3. Si l’on me demandait curieusement pourquoi cet arbre est appelé l’arbre de vie, je répondrais que la raison humaine est incapable par elle-même de comprendre toutes les œuvres de Dieu. Nous savons seulement qu’il a plu au Seigneur que, dans le paradis terrestre, l’homme eût comme une matière à la vertu d’obéissance et au péché de désobéissance. C’est pourquoi il planta ces deux arbres, l’un de vie et l’autre de mort, pour ainsi parler. Car c’est pour avoir mangé du fruit de ce dernier contre l’ordre de Dieu, que l’homme a été assujetti à la mort. Mais dès l’instant ou il toucha au fruit défendu, le péché entra dans le monde et l’homme devint sujet à la mort, et à toutes les infirmités de la nature. Cependant cette mort était dans les conseils divins une grâce plus encore qu’un châtiment ; aussi le Seigneur ne voulut-il plus qu’Adam habitât le paradis terrestre. Il l’en chassa donc, lui prouvant, par cette rigueur même, qu’il n’agissait que par bonté et dans son intérêt. Mais cette doctrine exige un examen plus approfondi de ce passage.
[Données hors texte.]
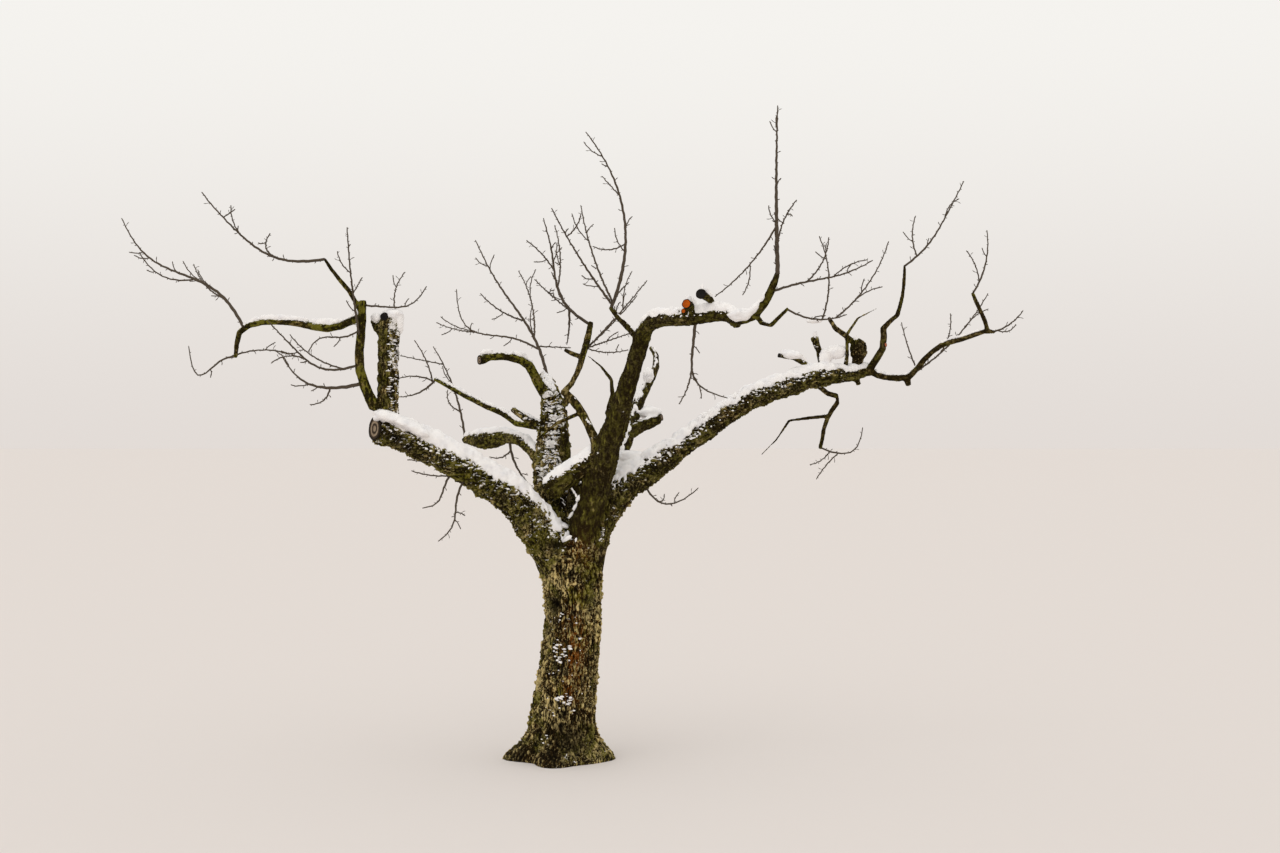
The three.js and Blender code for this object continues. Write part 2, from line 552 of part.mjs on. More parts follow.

Et maintenant, dit le Seigneur, craignons qu’Adam n’avance la main, et ne prenne aussi du fruit de l’arbre de vie, et qu’il n’en mange et ne vive éternellement. C’est comme s’il eût dit : Un excès d’intempérance a porté l’homme à transgresser mon commandement, et son péché l’a soumis à la mort. Aujourd’hui donc, s’il osait toucher au fruit de l’arbre de vie, il acquerrait l’immortalité et ne cesserait de pécher. C’est pourquoi il lui est avantageux que je le chasse du paradis terrestre ; et je lui donnerai en cela plutôt une marque de bonté que de colère et de vengeance. Ainsi parla le Seigneur ; et il est vrai de dire que ses châtiments comme ses bienfaits font éclater sa miséricorde. Ainsi ce dur exil devint pour Adam une salutaire leçon. Car si Dieu n’eût prévu que l’impunité rendrait les hommes plus coupables, il n’eût point chassé Adam du paradis terrestre.